**Set exercise**
Determine the number of lines in the listing below where the string "scene" occurs; answer with the number alone.

**Data block**
________

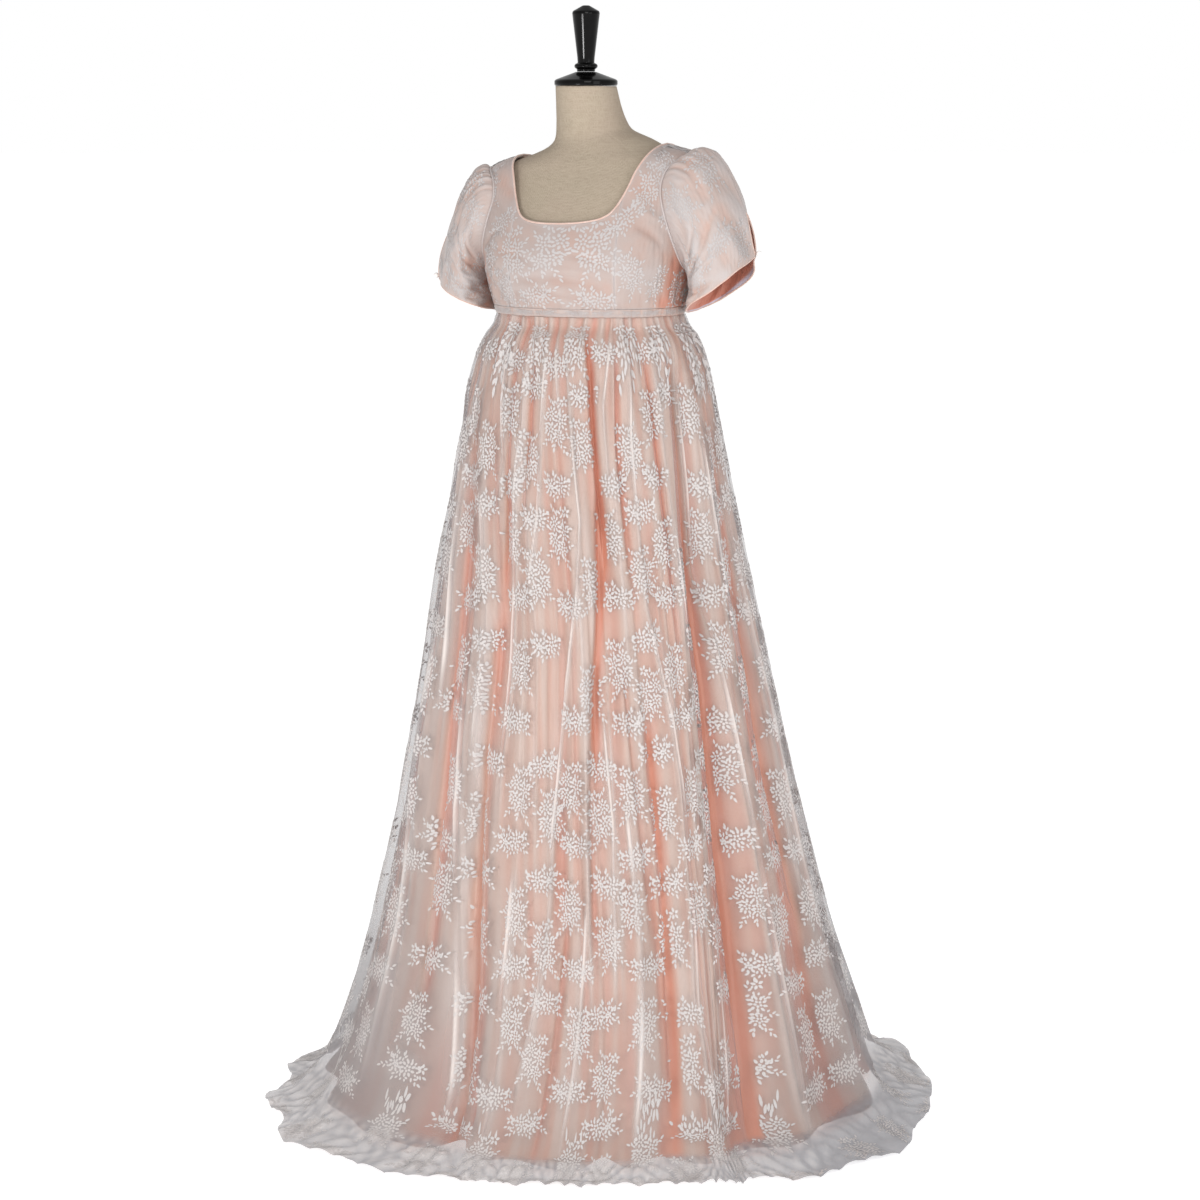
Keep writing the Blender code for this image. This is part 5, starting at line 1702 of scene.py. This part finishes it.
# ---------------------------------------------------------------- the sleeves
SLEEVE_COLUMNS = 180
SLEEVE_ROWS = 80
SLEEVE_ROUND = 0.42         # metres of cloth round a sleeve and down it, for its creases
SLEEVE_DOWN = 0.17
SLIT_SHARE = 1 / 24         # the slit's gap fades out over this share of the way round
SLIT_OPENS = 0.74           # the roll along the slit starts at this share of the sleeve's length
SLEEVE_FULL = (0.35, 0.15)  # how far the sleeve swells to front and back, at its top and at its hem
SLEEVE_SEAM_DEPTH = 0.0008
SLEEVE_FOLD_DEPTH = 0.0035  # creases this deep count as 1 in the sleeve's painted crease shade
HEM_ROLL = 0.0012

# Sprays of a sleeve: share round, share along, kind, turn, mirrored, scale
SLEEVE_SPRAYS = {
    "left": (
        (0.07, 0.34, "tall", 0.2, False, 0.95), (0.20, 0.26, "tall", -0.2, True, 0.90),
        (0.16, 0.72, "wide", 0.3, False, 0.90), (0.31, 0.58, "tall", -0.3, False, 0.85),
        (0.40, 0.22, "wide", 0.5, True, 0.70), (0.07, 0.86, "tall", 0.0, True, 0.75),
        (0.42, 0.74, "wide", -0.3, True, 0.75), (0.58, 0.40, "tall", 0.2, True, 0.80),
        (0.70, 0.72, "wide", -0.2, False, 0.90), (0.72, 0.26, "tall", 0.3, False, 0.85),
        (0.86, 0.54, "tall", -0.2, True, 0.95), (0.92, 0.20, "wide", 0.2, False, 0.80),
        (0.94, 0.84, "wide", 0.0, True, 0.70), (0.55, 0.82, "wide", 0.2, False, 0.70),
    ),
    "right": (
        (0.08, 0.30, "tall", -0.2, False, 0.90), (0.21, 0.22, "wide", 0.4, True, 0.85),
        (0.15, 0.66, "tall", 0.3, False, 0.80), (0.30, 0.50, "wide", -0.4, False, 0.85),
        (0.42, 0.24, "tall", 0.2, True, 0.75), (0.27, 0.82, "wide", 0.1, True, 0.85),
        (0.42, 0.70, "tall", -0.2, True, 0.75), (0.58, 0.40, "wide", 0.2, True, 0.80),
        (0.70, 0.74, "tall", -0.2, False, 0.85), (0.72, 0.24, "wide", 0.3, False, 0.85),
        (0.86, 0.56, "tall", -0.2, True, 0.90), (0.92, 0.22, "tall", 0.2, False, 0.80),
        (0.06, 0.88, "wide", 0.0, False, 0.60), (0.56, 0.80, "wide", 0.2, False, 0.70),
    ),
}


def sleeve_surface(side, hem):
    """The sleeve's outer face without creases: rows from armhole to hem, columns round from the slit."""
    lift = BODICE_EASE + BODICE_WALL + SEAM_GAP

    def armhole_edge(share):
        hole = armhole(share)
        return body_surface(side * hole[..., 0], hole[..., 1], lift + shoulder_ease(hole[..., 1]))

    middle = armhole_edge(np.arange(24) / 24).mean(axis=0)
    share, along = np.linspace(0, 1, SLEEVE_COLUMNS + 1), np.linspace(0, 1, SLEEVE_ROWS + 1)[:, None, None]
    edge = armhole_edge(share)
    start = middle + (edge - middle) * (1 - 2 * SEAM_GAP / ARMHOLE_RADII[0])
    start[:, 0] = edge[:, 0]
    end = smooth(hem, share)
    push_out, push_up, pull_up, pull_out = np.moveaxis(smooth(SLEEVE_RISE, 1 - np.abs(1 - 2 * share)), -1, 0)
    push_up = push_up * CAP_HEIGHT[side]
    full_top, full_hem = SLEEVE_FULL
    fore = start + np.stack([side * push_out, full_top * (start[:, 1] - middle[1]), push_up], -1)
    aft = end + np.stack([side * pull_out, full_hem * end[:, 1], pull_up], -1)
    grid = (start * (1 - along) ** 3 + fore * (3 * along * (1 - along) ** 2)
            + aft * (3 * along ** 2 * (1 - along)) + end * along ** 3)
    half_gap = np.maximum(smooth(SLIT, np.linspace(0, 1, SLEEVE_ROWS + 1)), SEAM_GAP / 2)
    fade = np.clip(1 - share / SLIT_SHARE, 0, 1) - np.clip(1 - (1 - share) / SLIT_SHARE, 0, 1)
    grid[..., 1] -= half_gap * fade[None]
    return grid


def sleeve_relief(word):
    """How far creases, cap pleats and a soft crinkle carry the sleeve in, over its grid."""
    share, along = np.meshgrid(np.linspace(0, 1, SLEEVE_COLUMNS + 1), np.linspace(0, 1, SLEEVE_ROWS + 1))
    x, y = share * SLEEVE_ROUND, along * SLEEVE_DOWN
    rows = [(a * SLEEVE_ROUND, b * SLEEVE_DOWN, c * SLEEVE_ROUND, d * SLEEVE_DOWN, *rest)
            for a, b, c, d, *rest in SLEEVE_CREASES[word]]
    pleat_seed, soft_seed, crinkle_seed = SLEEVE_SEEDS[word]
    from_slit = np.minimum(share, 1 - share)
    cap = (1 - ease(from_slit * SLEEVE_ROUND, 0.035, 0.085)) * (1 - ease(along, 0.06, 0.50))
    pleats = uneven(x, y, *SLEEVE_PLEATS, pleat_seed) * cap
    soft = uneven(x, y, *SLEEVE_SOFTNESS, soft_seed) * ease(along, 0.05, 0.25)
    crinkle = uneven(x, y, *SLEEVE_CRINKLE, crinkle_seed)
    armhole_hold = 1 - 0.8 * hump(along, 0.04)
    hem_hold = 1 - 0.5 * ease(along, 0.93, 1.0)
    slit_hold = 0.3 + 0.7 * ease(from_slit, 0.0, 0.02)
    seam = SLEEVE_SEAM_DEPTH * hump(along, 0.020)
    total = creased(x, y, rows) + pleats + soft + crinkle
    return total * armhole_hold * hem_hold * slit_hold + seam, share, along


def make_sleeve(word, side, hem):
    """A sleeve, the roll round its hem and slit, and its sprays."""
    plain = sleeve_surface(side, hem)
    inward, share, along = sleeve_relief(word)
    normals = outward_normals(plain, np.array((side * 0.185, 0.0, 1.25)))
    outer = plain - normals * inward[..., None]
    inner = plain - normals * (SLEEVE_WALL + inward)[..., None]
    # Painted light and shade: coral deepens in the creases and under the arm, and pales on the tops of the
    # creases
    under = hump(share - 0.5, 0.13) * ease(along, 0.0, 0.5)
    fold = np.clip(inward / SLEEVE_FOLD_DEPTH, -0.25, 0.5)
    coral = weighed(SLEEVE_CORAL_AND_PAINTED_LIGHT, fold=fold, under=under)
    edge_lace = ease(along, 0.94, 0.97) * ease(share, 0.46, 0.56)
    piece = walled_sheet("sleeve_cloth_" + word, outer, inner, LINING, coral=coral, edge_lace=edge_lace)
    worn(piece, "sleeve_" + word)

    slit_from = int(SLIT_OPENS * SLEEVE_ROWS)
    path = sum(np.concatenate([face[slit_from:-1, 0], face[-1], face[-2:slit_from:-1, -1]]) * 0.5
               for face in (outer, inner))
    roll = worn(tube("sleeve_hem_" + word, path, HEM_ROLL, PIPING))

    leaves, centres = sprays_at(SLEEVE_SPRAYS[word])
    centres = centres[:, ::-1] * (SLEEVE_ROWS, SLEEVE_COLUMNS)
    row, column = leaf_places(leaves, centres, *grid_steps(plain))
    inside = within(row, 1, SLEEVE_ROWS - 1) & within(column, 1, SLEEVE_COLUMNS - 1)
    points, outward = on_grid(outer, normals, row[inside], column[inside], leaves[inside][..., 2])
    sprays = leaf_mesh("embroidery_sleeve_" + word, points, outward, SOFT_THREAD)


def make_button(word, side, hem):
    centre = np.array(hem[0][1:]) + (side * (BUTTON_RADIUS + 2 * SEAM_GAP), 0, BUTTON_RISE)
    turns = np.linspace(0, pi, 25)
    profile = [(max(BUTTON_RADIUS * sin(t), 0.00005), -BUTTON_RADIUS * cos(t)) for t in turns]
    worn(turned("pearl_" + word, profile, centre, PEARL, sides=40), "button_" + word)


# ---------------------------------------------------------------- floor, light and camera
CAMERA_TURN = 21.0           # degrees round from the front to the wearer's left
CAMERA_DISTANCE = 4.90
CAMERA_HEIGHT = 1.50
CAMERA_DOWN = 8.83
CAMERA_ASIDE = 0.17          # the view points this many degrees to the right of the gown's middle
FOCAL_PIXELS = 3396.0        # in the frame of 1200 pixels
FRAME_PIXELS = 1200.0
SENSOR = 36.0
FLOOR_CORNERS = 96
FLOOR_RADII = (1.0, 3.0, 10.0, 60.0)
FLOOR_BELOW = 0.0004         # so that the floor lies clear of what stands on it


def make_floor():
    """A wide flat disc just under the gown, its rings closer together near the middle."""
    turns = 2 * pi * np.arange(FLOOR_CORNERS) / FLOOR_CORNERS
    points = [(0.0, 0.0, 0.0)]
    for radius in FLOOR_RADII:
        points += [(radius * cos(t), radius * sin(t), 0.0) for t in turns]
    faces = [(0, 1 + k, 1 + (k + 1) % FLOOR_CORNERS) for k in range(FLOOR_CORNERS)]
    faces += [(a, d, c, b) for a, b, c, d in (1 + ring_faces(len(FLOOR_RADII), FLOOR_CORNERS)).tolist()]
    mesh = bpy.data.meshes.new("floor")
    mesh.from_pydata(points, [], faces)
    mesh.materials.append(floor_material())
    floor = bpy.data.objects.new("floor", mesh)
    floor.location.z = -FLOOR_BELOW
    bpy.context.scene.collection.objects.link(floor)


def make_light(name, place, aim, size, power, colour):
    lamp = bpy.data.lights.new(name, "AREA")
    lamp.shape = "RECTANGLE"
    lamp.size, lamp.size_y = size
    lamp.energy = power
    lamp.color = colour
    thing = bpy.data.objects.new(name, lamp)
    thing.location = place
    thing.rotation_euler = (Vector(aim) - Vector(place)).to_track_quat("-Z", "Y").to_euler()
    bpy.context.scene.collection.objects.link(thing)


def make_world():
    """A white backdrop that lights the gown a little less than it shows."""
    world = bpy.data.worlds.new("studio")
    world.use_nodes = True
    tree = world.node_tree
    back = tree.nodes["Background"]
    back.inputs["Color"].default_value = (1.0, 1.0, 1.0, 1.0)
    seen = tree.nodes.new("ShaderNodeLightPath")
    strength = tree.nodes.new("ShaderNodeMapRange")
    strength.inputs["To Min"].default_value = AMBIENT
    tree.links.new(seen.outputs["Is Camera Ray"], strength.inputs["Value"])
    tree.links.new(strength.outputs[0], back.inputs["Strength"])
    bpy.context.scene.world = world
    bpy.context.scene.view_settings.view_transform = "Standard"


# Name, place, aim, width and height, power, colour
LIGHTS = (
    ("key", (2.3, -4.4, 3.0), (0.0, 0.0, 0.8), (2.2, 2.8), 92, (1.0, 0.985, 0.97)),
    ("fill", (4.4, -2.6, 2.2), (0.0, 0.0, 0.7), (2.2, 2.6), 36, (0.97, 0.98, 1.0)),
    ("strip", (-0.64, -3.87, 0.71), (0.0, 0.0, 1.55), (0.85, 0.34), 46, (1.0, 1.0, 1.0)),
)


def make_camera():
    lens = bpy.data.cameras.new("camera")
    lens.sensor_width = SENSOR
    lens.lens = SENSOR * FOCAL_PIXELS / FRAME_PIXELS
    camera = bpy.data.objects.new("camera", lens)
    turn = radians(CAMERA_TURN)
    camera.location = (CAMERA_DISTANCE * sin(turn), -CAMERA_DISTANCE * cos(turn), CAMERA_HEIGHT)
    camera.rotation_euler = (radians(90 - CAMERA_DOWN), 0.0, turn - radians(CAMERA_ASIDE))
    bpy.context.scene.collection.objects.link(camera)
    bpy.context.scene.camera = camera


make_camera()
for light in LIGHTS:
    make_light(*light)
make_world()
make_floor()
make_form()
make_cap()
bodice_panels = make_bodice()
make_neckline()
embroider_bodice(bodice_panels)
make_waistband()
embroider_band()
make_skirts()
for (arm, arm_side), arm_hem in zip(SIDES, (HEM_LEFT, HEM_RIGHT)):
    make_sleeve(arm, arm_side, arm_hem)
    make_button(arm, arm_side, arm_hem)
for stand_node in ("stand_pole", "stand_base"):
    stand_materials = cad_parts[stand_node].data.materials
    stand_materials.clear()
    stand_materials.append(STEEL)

________

**Task response**
7